Titus de Bobula made a habit of signing his buildings. The rail of a later wheelchair ramp obstructs part of this inscription (the contractor was Bodine and Co.), but we can see enough to appreciate the Art Nouveau lettering.
What is there to see in one block of rowhouses on one back street on the South Side? Old Pa Pitt asked that question, and then got out a camera to answer it. Here are a few little details from the 2200 block of Sarah Street.
This bridge carries eight lanes of expressway traffic over the entrance to Point Park. It was also designed to make entering and leaving Point Park a dramatic experience. Under the bridge is a footbridge over an artificial pond, and as we cross the footbridge on the way in, the Point Fountain becomes visible; on the way out, the skyline opens up to us.
Ralph Adams Cram was probably the greatest Gothic architect our country ever produced. There are three churches by Cram in Pittsburgh (and one in Greensburg), and each is a masterpiece in its way. East Liberty Presbyterian is overwhelmingly impressive. Calvary Episcopal is restrained and tasteful, a good fit for its low-church Episcopalian congregation. But Holy Rosary seems to be a product of the artist’s pure delight in his medium. It was finished in 1930, when Cram was at the peak of his creative powers.
The church is still in good shape, but it is no longer a worship site, and what can be done with a building this size? The offices of St. Charles Lwanga parish are here, but it is only a matter of time before someone decides that it would be more efficient to have an office building that is less expensive to maintain.
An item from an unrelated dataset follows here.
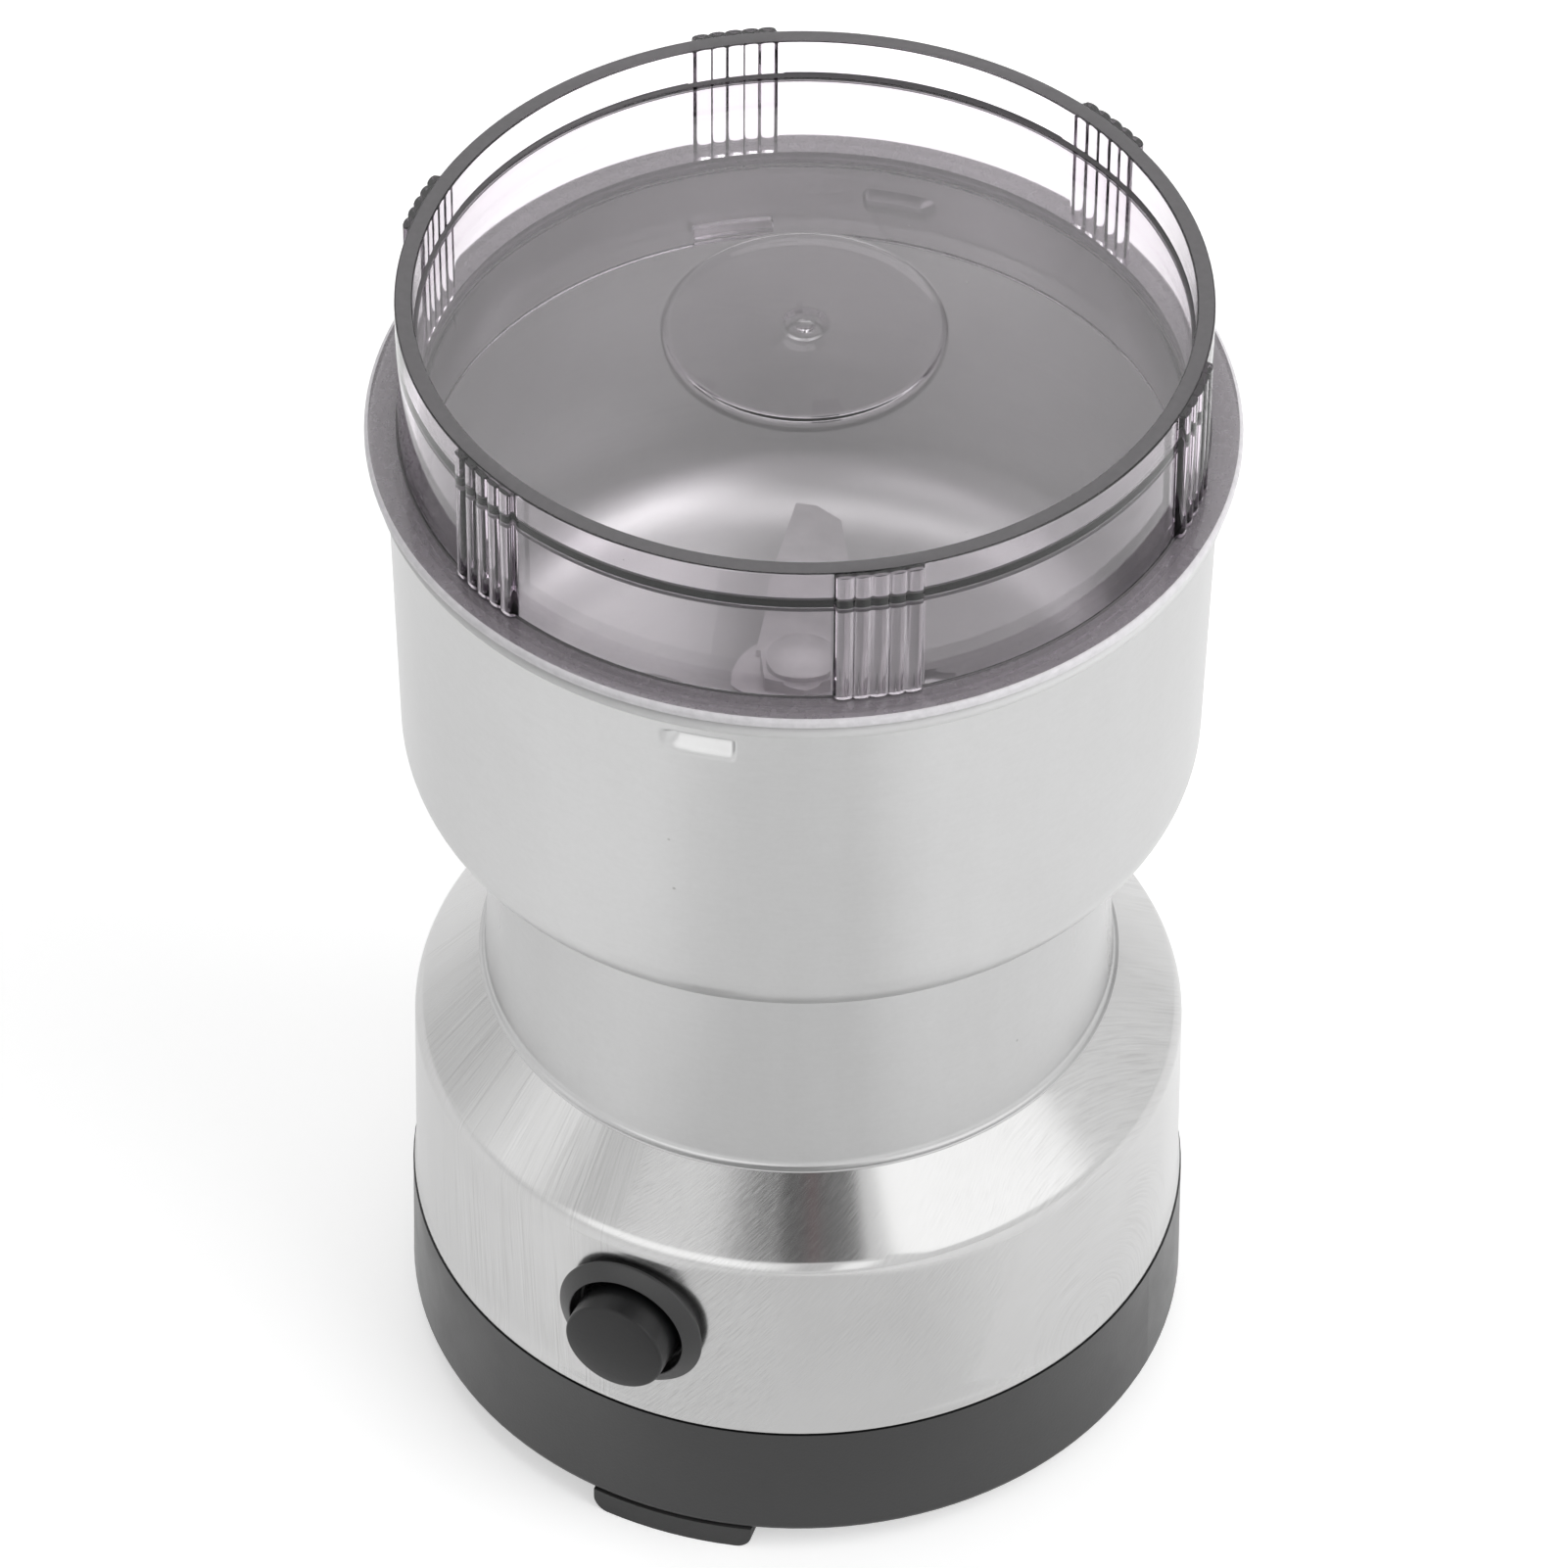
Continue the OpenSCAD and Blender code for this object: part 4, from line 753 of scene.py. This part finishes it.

Homewood is prospering much more than it was a few years ago, but it has a long way to go before it becomes a rich enough neighborhood to make it worth adapting this building; and any congregation looking for a church would have to have a high budget to maintain this one. (St. Charles Lwanga parish worships a few blocks away in the small and undistinguished, but much easier to maintain, Mother of Good Counsel church.)
We hope Holy Rosary will be preserved and restored, but it competes with many other churches and synagogues worthy of preservation and restoration. It is hard to find uses for a building so perfectly adapted to one specific purpose for which it is no longer wanted.
All the niches have lost their statues, which suggests that the parish took them down and reinstalled them elsewhere. Do any St. Charles Lwanga parishioners know the story? (Addendum: See the comment from Theresa Moore below; she tells us that statues were never installed.)
The modernist ideal of towers in a park has seldom been more successfully implemented than at Gateway Center, and old Pa Pitt attributes much of that success to the attention given to the park part of the deal. The landscaping is exquisite and always well maintained. A burbling fountain in the middle of adds water and subtracts city noise. It’s a glimpse of the urban paradise that was always in the modernists’ heads when they designed their buildings, but which they hardly ever succeeded in getting out of their heads and into the city.
Trinity Episcopal Cathedral was built in 1872 from a design by Gordon W. Lloyd, an English-born Canadian architect who was popular among Episcopalians. The view above is made up of three pictures to give us a broad view of the nave.
This is the third church for this congregation. The first was the “Round Church,” built at about the time the streets were laid out in their present plan in 1785. (It was actually an octagon—one of the first generation of odd-shaped buildings caused by the colliding grids along Liberty Avenue.) The second was a brick Gothic church built in 1824.
Note the divided pews, which are the original furniture from 1872. At the time this church was built, churches were generally funded by pew rents. Your family would rent a particular section, and that was where you sat every Sunday.
The number on the end of the pew identifies your section. When Father Pitt visited, the dean of the cathedral, the Very Reverend Aidan Smith, was kind enough to bring out a precious historical artifact: a pew chart of the previous church marked with the prices for each section. The closer to the front (and the more visible) the pew, the more it cost per annum. He explained that this cathedral stopped the practice of pew rents in the 1930s, after receiving a large legacy on the condition that pew rents would be stopped. (In addition to funding the church, they were a good, but arguably un-Christian, way of keeping out the undesirable poor.)
In 2015, we visited the John Woods House and found it boarded up, but with some hope for a brighter future: the Urban Redevelopment Authority had bought it and was offering it for sale to anyone who would restore it.
Someone took up the offer, and the house is now beautifully restored and open as a pub called the Woods House.
John Woods and his father Col. George Woods made the street plan for downtown Pittsburgh in 1784; the Colonel came up with the design, and John did the drafting work. The town had existed for nearly thirty years before it was organized into a proper grid of streets: Woods actually gave us two grids, doing his best to fit a rational eighteenth-century square plan into a triangle. The collision of the grids along Liberty Avenue has been a source of confusion and delightfully unusual building shapes ever since.
In musical history, this is famous as the house where Stephen Foster loved to visit and bang away at the piano. Supposedly he wrote “Jeanie with the Light Brown Hair” and “Nellie Bly” here, the latter inspired by one of the Woods family’s servants.
As the clouds drifted by low in the sky, old Pa Pitt decided this house might make a good moody black-and-white picture.
It seems to old Pa Pitt that the word to describe this kind of building is “adequate.” Some modernist buildings certainly deserve to be called elegant; we need look no further than One Gateway Center in the background for an example of an elegant, even inspiring, modernist design. Gateway Towers, on the other hand, is rectangular, and once one has said that one has nearly exhausted the subject. It opened in 1964, and it must be a delightful place to live, with Point Park for its back yard and views in all directions. But it is hard to imagine anyone being inspired or delighted by this apartment tower. It was designed by Emery Roth, most of whose works are in New York; this is the only one Father Pitt knows of in Pittsburgh.